The state Senate is quickly moving a bill that modifies several provisions of the state’s trust law.
It’s the first since a blockbuster report that detailed the state’s trust law.
The bill is crafted by the Governor’s Trust Task Force. The group is comprised of trust lawyers and bankers. The group was formed in 1997 and meets annually to form a bill that tweaks the state’s trust law.
Jennifer Bunkers is a member of the group. Bunkers said the bill tweaks the state’s trust law to make it more robust and protective of those involved.
“Just adding what we would perceive as, again, just enhancements—small enhancements—to what we have currently under out statutes. Pretty uncontroversial," Bunkers said. "We’re not trying to make wholesale changes of anything. Just a nudge in either direction.”
Current trust law requires a ‘wet’ signature when executing a trust. Senate Bill 95 allows for electronic execution of trust documents. Supporters say it will save time and money for printing and mailing documents.
It’s an 8-page, 16 section bill. Senate commerce and energy spent less than 8 minutes discussing it. There was no debate on the Senate floor. It passed 33 to 2.
It’s the first such bill since The Pandora Papers report, which offered financial details about how South Dakota became a destination for the world’s global elite to place their assets.
Bunkers said the Pandora Papers showed how well the state runs the industry.

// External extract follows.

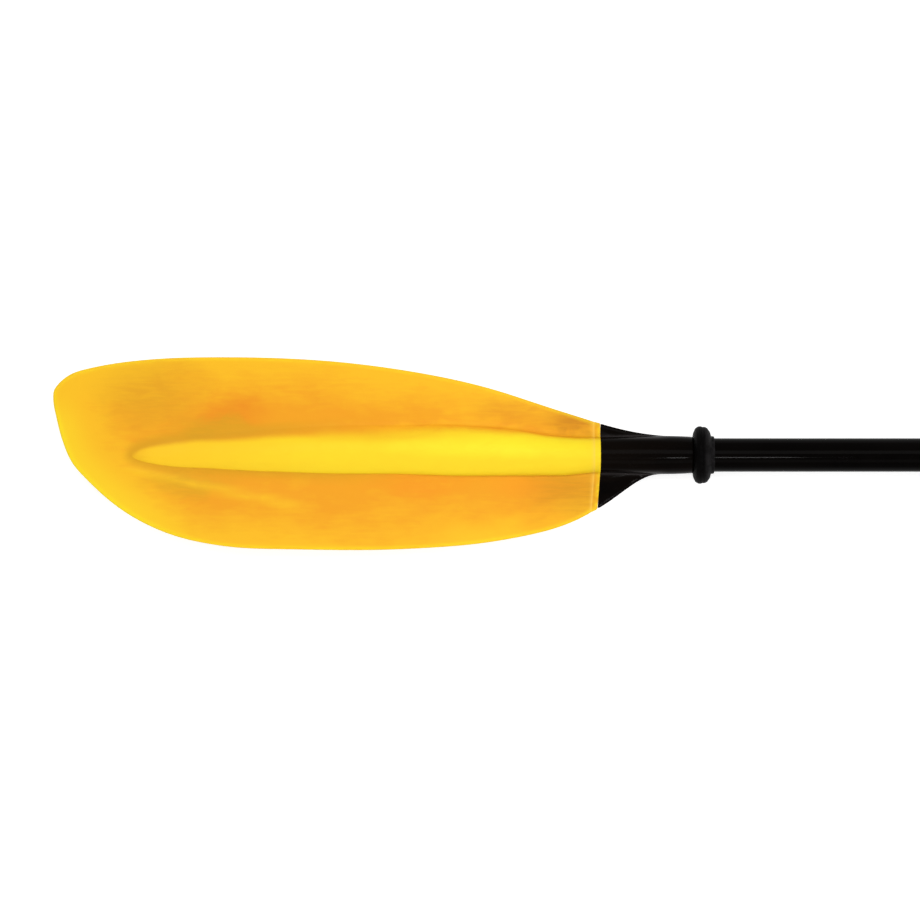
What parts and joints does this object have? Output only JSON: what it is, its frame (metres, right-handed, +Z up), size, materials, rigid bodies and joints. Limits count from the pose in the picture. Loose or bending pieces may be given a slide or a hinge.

“How well regulated it is, not only by our division of banking, but federally as well. It was really a lot to do about nothing," Bunkers said. "Those that operate good businesses and families that have genuine, legitimate interest in protecting their wealth understand that and are unaffected by that noise.”
Since 2018, assets sitting in trusts run by South Dakota companies has grown by about $100 billion annually. As of December 31, 2021, there are $607 billion in trust assets.
There are 116 trust companies in South Dakota, an increase of eight. The industry employs about 482 people.